Object modeling scripts:
^^^^^^^^
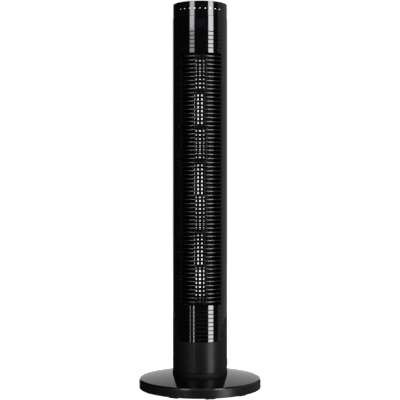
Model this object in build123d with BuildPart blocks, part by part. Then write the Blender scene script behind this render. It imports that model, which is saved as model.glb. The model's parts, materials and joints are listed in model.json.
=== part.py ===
from build123d import *
import math
import os

# Oscillating tower fan, in millimetres. +Z is up, the air outlet faces -Y, and the origin is on the
# floor under the middle of the round base. The column turns on a post in the base, a cross-flow
# wheel spins inside the column, and five keys travel in the control panel on top.

# ---- Driving dimensions -------------------------------------------------------------------------
# Base
base_radius = 120.5
base_edge_height = 21.0
base_shoulder_radius = 5.0
base_land_height = 30.0
base_land_radius = 57.0
base_crown = 1.2
base_wall = 2.5
skirt_bottom = 2.0
plate_thickness = 3.0
ballast_inner_radius = 42.0
ballast_width = 52.0
ballast_thickness = 6.0
foot_height = 3.0
foot_length = 20.0
foot_width = 9.0
foot_edge_gap = 2.5
foot_count = 10
foot_first_angle = -80.0

# Pivot between base and column
collar_extra_radius = 0.3
collar_height = 7.0
post_radius = 14.0
post_bore_radius = 9.0
post_flange_radius = 27.0
post_flange_thickness = 3.5
washer_thickness = 1.3
washer_recess = 0.8
swing_gap = 0.8
bush_wall = 3.0
bush_flange_thickness = 2.0
gear_thickness = 5.0
circlip_thickness = 1.2
gear_teeth = 60
pinion_teeth = 15
pinion_wall_gap = 5.5
tooth_width = 1.15

# Column shells
column_radius = 54.0
shell_wall = 2.5
floor_thickness = 3.5
lower_housing_height = 68.2
lip_height = 6.0
panel_drop = 7.4
panel_bottom_half_width = 41.4
panel_flare_start = 4.0
panel_flare_height = 50.0
panel_flare_blend = 18.0
rib_pitch = 7.948
rib_thickness = 2.4
open_slots = 62
closed_ribs_below = 8
closed_ribs_above = 5
lowest_rib_drop = 1.5
plain_band = 30.4
rib_depth = 3.5
groove_width = 1.9
groove_depth = 0.8
slot_half_angle = 50.0
grille_half_angle = 51.8
rail_step = 0.4
grille_above_rib = 2.4
intake_slot_height = 4.0
intake_slot_half_angle = 34.0
intake_half_angle = 35.8
intake_bar_angle = 20.0
intake_bar_half_angle = 1.2
intake_end_band = 5.0
head_shell_drop = 7.0
cap_height = 28.6
cap_inset = 0.5
cap_rim_width = 7.0
cap_rim_radius = 1.2
seam_gap = 0.4
boss_radius = 4.0
boss_levels = (10, 30, 50, 73)

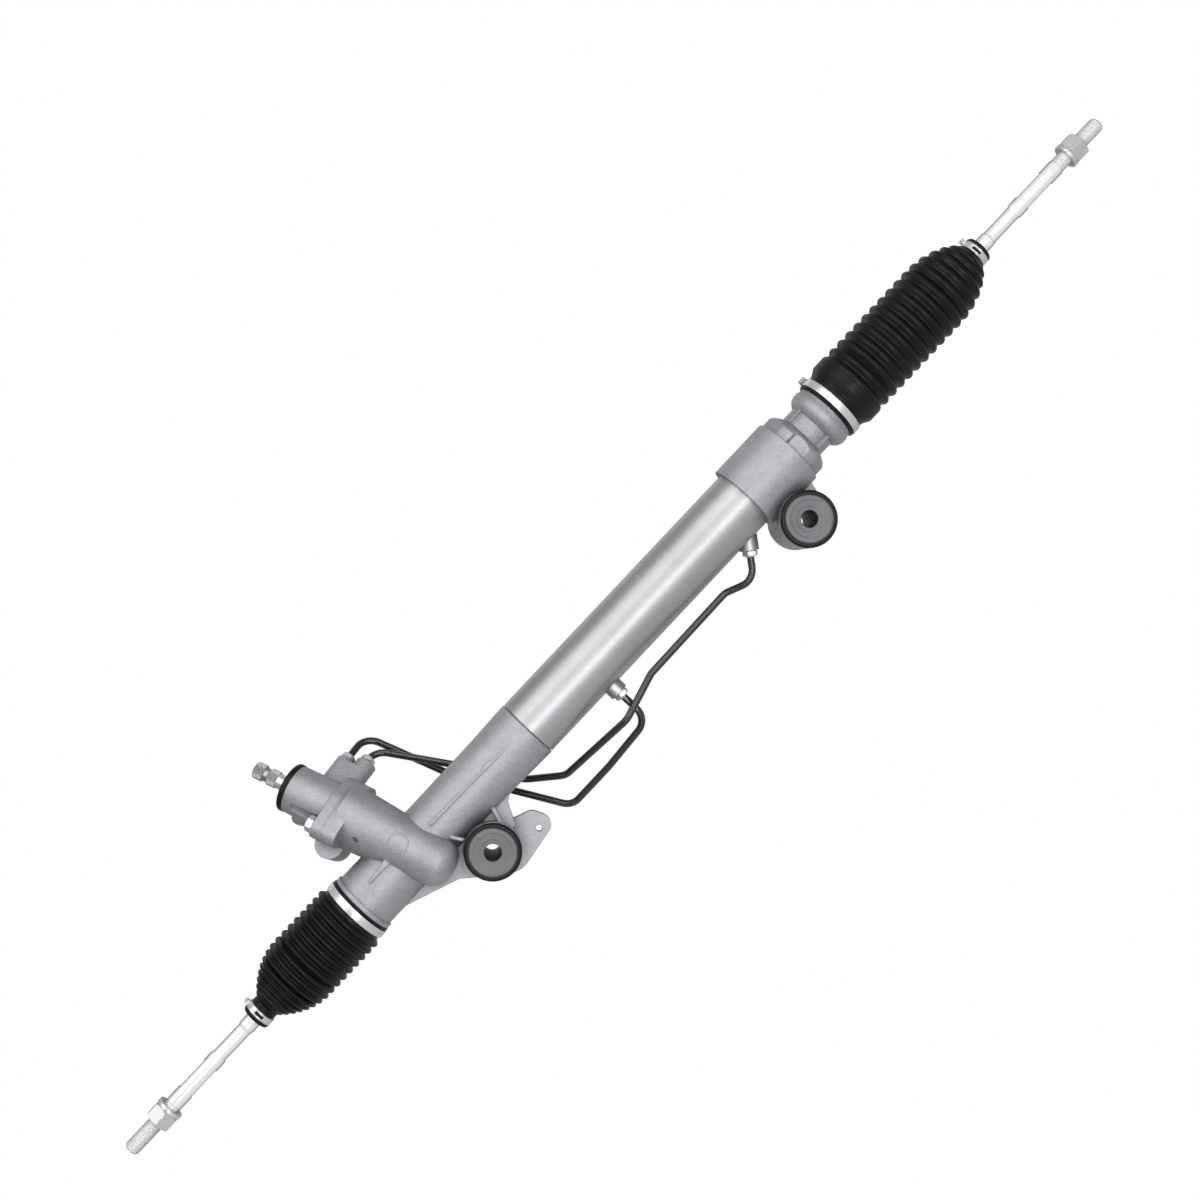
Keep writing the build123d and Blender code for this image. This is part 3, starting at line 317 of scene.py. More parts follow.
# %% Grime group
def build_grime():
    tree, given = shader_group("crevice_grime", {"Reach": 0.008, "Amount": 1.0}, ("Mask",))
    open_sky = add_node(tree, "ShaderNodeAmbientOcclusion", {"Distance": given["Reach"]}, samples=4)
    closed = math_node(tree, "SUBTRACT", 1.0, open_sky.outputs["AO"])
    dirty = math_node(tree, "MULTIPLY", closed, given["Amount"], clamp=True)
    add_node(tree, "NodeGroupOutput", {"Mask": dirty})
    return tree


GRAIN, EDGE_WEAR, GRIME = build_grain(), build_edge_wear(), build_grime()
print("groups:", GRAIN.name, EDGE_WEAR.name, GRIME.name)

# %% [markdown]
# ## Finishes
#
# Every metal here is the same recipe with other numbers: a dark and a light tone mixed by the
# blotches, lighter worn edges, darker crevices, and a bump from the grain. What tells the parts
# apart is the direction of the grain and how rough it is. The tube is ground round its axis, so its
# grain is fine along X and long around it. The grain of the drawn tie rods runs along them, and
# their tone darkens towards the outline.


# %% Finish helper
WEAR_WIDTH = 0.001


def use_group(tree, group, **values):
    """A group node's outputs, with its inputs set by their names."""
    return add_node(tree, "ShaderNodeGroup", titled(values), node_tree=group).outputs


def mix_colours(tree, amount, first, second, blend="MIX"):
    """Mix two colours, each a socket or an (r, g, b) tuple, by a socket or number."""
    first, second = ((*value, 1) if isinstance(value, tuple) else value for value in (first, second))
    return add_node(tree, "ShaderNodeMix", {0: amount, 6: first, 7: second}, data_type="RGBA",
                    blend_type=blend).outputs[2]


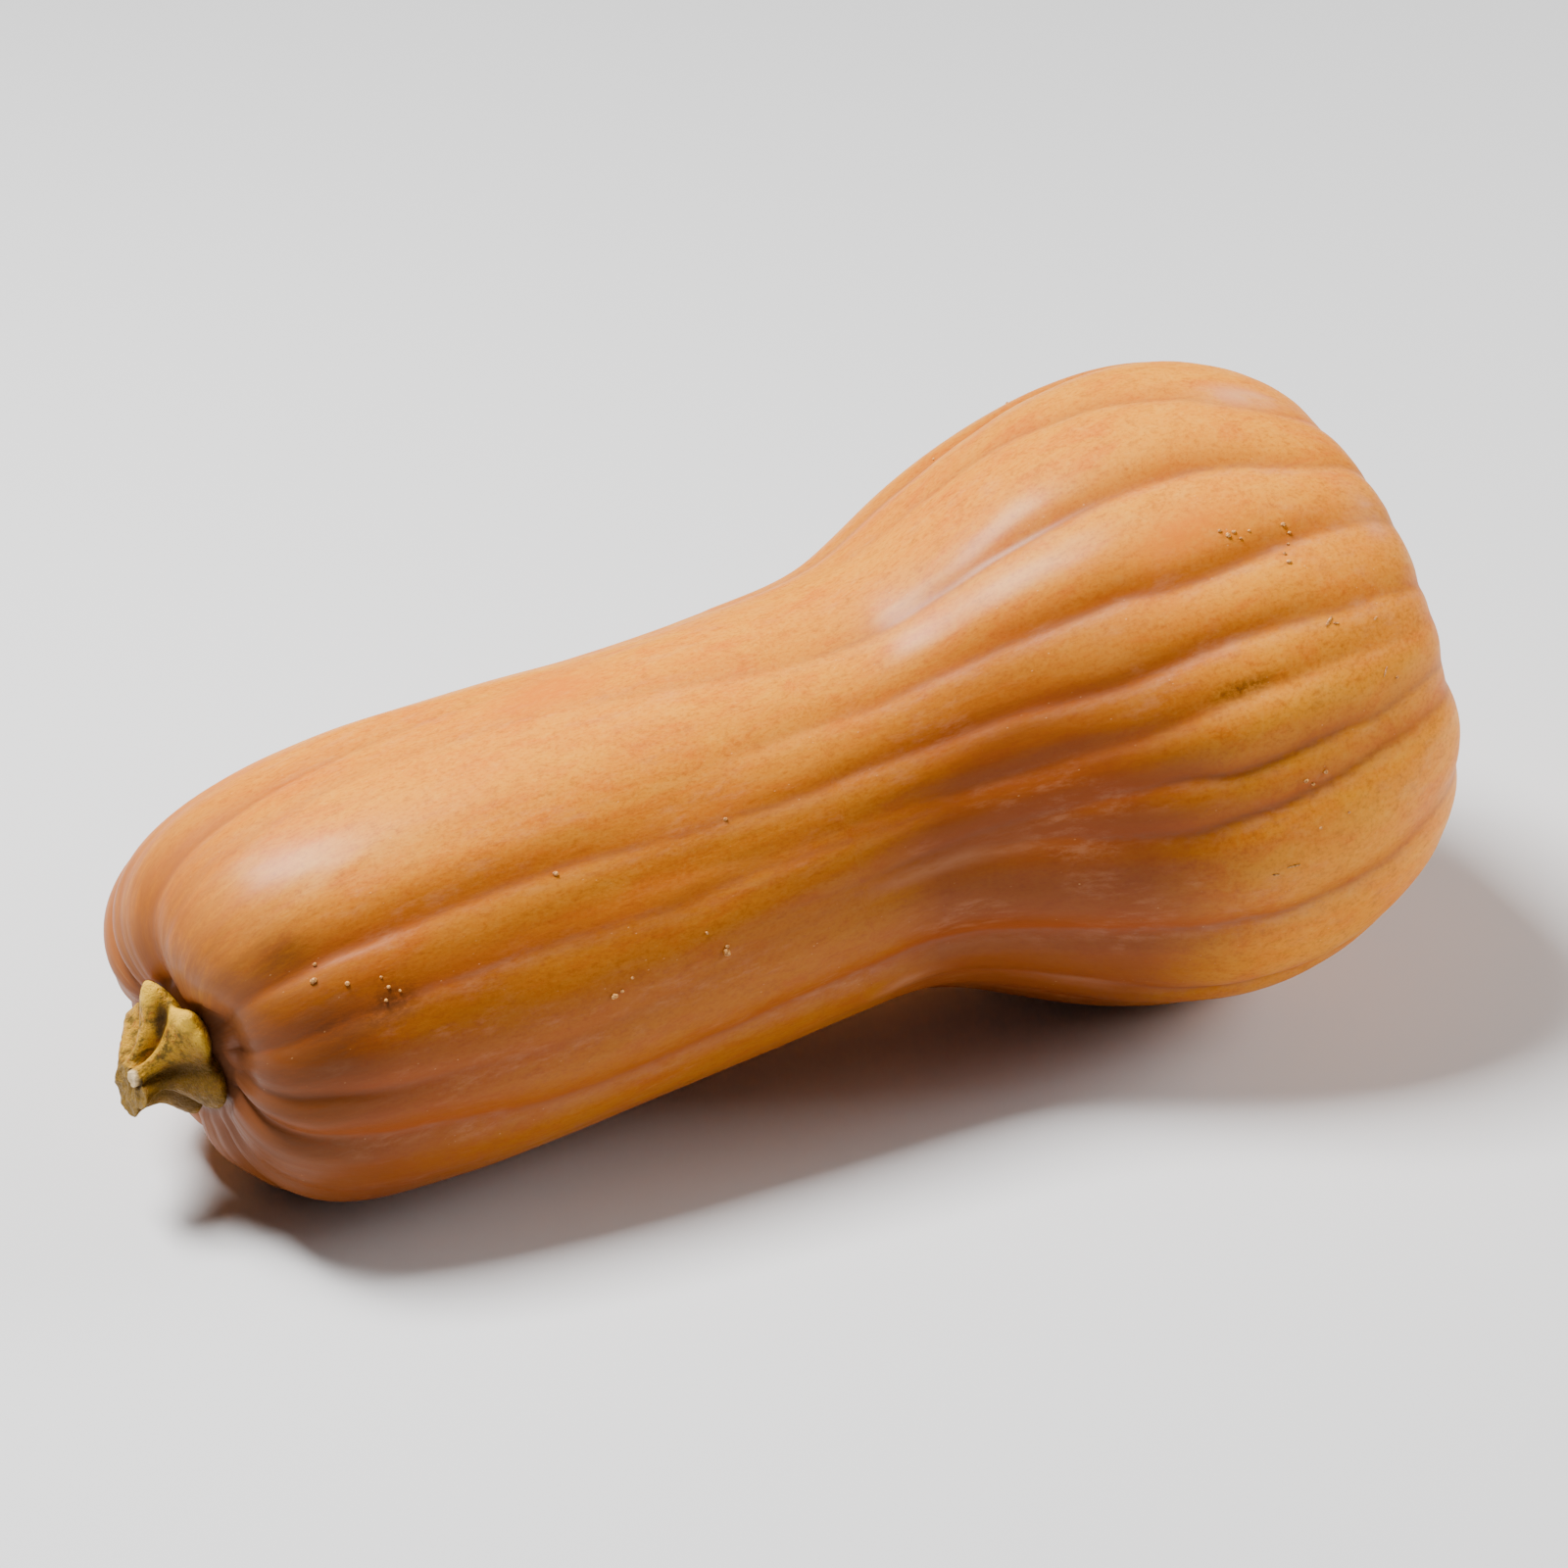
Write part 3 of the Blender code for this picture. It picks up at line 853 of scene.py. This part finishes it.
def stem_surface(share, angle):
    """The stem's points, and its measures; share runs from the middle of the cut to underneath."""
    cut, _, foot = stem_radii(angle).T
    down = np.clip((share - STEM_CUT_SHARE) / (1 - STEM_UNDER_SHARE - STEM_CUT_SHARE), 0, 1)
    side_radius, measures = stem_side(down, angle)
    inwards = np.minimum(share / STEM_CUT_SHARE, 1) * np.clip((1 - share) / STEM_UNDER_SHARE, 0, 1)
    radius = side_radius * inwards
    cut_height, torn, cut_measures = stem_cut(share, radius, cut, angle)
    cut_height = cut_height + torn * (1 - smooth_step(down, *CUT_TEARS_GO))
    tucked = foot * STEM_TUCK
    seat_height = -STEM_SUNK - hollow_station(radius) - cut_back(radius, angle)
    foot_height = -STEM_SUNK - hollow_station(tucked) - cut_back(tucked, angle)
    under = share > 1 - STEM_UNDER_SHARE
    height = np.where(under, seat_height, cut_height * (1 - down) + foot_height * down)
    return bent(-height, radius, angle), {"down": down, **measures, **cut_measures}


def make_stem(rest, material):
    mesh, share, angle = closed_grid("stem_stub", STEM_SIDES, STEM_RINGS)
    points, measures = stem_surface(share, angle)
    set_points(mesh, rest.laid(points))
    middle = stem_radii(angle)[:, 1]
    facing = np.cos(np.radians(angle - STEM_LOW_ANGLE))
    for name in ("fibres", "chip", "crack"):
        set_measure(mesh, name, measures[name])
    set_measure(mesh, "pit", np.clip(-measures["dip"] / FULL_PIT, 0, 1))
    set_measure(mesh, "knob", np.clip(measures["rise"] / FULL_KNOB, 0, 1))
    set_measure(mesh, "crest", np.clip((middle - CREST_FROM) / CREST_SPAN, 0, 1))
    set_measure(mesh, "low", smooth_step(facing, *STEM_LOW_FACING))
    set_measure(mesh, "cut", 1 - smooth_step(measures["down"], 0, CUT_EDGE))
    piece = add_piece("stem_stub", mesh, material)
    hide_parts("stem")


# ---------------------------------------------------------------- materials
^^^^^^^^
Copy the data word for word. Pictures do not go in the copy.

→ **RESULT FOR THIS TASK**
Model this object in build123d with BuildPart blocks, part by part. Then write the Blender scene script behind this render. It imports that model, which is saved as model.glb. The model's parts, materials and joints are listed in model.json.
=== part.py ===
from build123d import *
import math
import os

# Oscillating tower fan, in millimetres. +Z is up, the air outlet faces -Y, and the origin is on the
# floor under the middle of the round base. The column turns on a post in the base, a cross-flow
# wheel spins inside the column, and five keys travel in the control panel on top.

# ---- Driving dimensions -------------------------------------------------------------------------
# Base
base_radius = 120.5
base_edge_height = 21.0
base_shoulder_radius = 5.0
base_land_height = 30.0
base_land_radius = 57.0
base_crown = 1.2
base_wall = 2.5
skirt_bottom = 2.0
plate_thickness = 3.0
ballast_inner_radius = 42.0
ballast_width = 52.0
ballast_thickness = 6.0
foot_height = 3.0
foot_length = 20.0
foot_width = 9.0
foot_edge_gap = 2.5
foot_count = 10
foot_first_angle = -80.0

# Pivot between base and column
collar_extra_radius = 0.3
collar_height = 7.0
post_radius = 14.0
post_bore_radius = 9.0
post_flange_radius = 27.0
post_flange_thickness = 3.5
washer_thickness = 1.3
washer_recess = 0.8
swing_gap = 0.8
bush_wall = 3.0
bush_flange_thickness = 2.0
gear_thickness = 5.0
circlip_thickness = 1.2
gear_teeth = 60
pinion_teeth = 15
pinion_wall_gap = 5.5
tooth_width = 1.15

# Column shells
column_radius = 54.0
shell_wall = 2.5
floor_thickness = 3.5
lower_housing_height = 68.2
lip_height = 6.0
panel_drop = 7.4
panel_bottom_half_width = 41.4
panel_flare_start = 4.0
panel_flare_height = 50.0
panel_flare_blend = 18.0
rib_pitch = 7.948
rib_thickness = 2.4
open_slots = 62
closed_ribs_below = 8
closed_ribs_above = 5
lowest_rib_drop = 1.5
plain_band = 30.4
rib_depth = 3.5
groove_width = 1.9
groove_depth = 0.8
slot_half_angle = 50.0
grille_half_angle = 51.8
rail_step = 0.4
grille_above_rib = 2.4
intake_slot_height = 4.0
intake_slot_half_angle = 34.0
intake_half_angle = 35.8
intake_bar_angle = 20.0
intake_bar_half_angle = 1.2
intake_end_band = 5.0
head_shell_drop = 7.0
cap_height = 28.6
cap_inset = 0.5
cap_rim_width = 7.0
cap_rim_radius = 1.2
seam_gap = 0.4
boss_radius = 4.0
boss_levels = (10, 30, 50, 73)

Keep writing the build123d and Blender code for this image. This is part 3, starting at line 317 of scene.py. More parts follow.
# %% Grime group
def build_grime():
    tree, given = shader_group("crevice_grime", {"Reach": 0.008, "Amount": 1.0}, ("Mask",))
    open_sky = add_node(tree, "ShaderNodeAmbientOcclusion", {"Distance": given["Reach"]}, samples=4)
    closed = math_node(tree, "SUBTRACT", 1.0, open_sky.outputs["AO"])
    dirty = math_node(tree, "MULTIPLY", closed, given["Amount"], clamp=True)
    add_node(tree, "NodeGroupOutput", {"Mask": dirty})
    return tree


GRAIN, EDGE_WEAR, GRIME = build_grain(), build_edge_wear(), build_grime()
print("groups:", GRAIN.name, EDGE_WEAR.name, GRIME.name)

# %% [markdown]
# ## Finishes
#
# Every metal here is the same recipe with other numbers: a dark and a light tone mixed by the
# blotches, lighter worn edges, darker crevices, and a bump from the grain. What tells the parts
# apart is the direction of the grain and how rough it is. The tube is ground round its axis, so its
# grain is fine along X and long around it. The grain of the drawn tie rods runs along them, and
# their tone darkens towards the outline.


# %% Finish helper
WEAR_WIDTH = 0.001


def use_group(tree, group, **values):
    """A group node's outputs, with its inputs set by their names."""
    return add_node(tree, "ShaderNodeGroup", titled(values), node_tree=group).outputs


def mix_colours(tree, amount, first, second, blend="MIX"):
    """Mix two colours, each a socket or an (r, g, b) tuple, by a socket or number."""
    first, second = ((*value, 1) if isinstance(value, tuple) else value for value in (first, second))
    return add_node(tree, "ShaderNodeMix", {0: amount, 6: first, 7: second}, data_type="RGBA",
                    blend_type=blend).outputs[2]


Write part 3 of the Blender code for this picture. It picks up at line 853 of scene.py. This part finishes it.
def stem_surface(share, angle):
    """The stem's points, and its measures; share runs from the middle of the cut to underneath."""
    cut, _, foot = stem_radii(angle).T
    down = np.clip((share - STEM_CUT_SHARE) / (1 - STEM_UNDER_SHARE - STEM_CUT_SHARE), 0, 1)
    side_radius, measures = stem_side(down, angle)
    inwards = np.minimum(share / STEM_CUT_SHARE, 1) * np.clip((1 - share) / STEM_UNDER_SHARE, 0, 1)
    radius = side_radius * inwards
    cut_height, torn, cut_measures = stem_cut(share, radius, cut, angle)
    cut_height = cut_height + torn * (1 - smooth_step(down, *CUT_TEARS_GO))
    tucked = foot * STEM_TUCK
    seat_height = -STEM_SUNK - hollow_station(radius) - cut_back(radius, angle)
    foot_height = -STEM_SUNK - hollow_station(tucked) - cut_back(tucked, angle)
    under = share > 1 - STEM_UNDER_SHARE
    height = np.where(under, seat_height, cut_height * (1 - down) + foot_height * down)
    return bent(-height, radius, angle), {"down": down, **measures, **cut_measures}


def make_stem(rest, material):
    mesh, share, angle = closed_grid("stem_stub", STEM_SIDES, STEM_RINGS)
    points, measures = stem_surface(share, angle)
    set_points(mesh, rest.laid(points))
    middle = stem_radii(angle)[:, 1]
    facing = np.cos(np.radians(angle - STEM_LOW_ANGLE))
    for name in ("fibres", "chip", "crack"):
        set_measure(mesh, name, measures[name])
    set_measure(mesh, "pit", np.clip(-measures["dip"] / FULL_PIT, 0, 1))
    set_measure(mesh, "knob", np.clip(measures["rise"] / FULL_KNOB, 0, 1))
    set_measure(mesh, "crest", np.clip((middle - CREST_FROM) / CREST_SPAN, 0, 1))
    set_measure(mesh, "low", smooth_step(facing, *STEM_LOW_FACING))
    set_measure(mesh, "cut", 1 - smooth_step(measures["down"], 0, CUT_EDGE))
    piece = add_piece("stem_stub", mesh, material)
    hide_parts("stem")


# ---------------------------------------------------------------- materials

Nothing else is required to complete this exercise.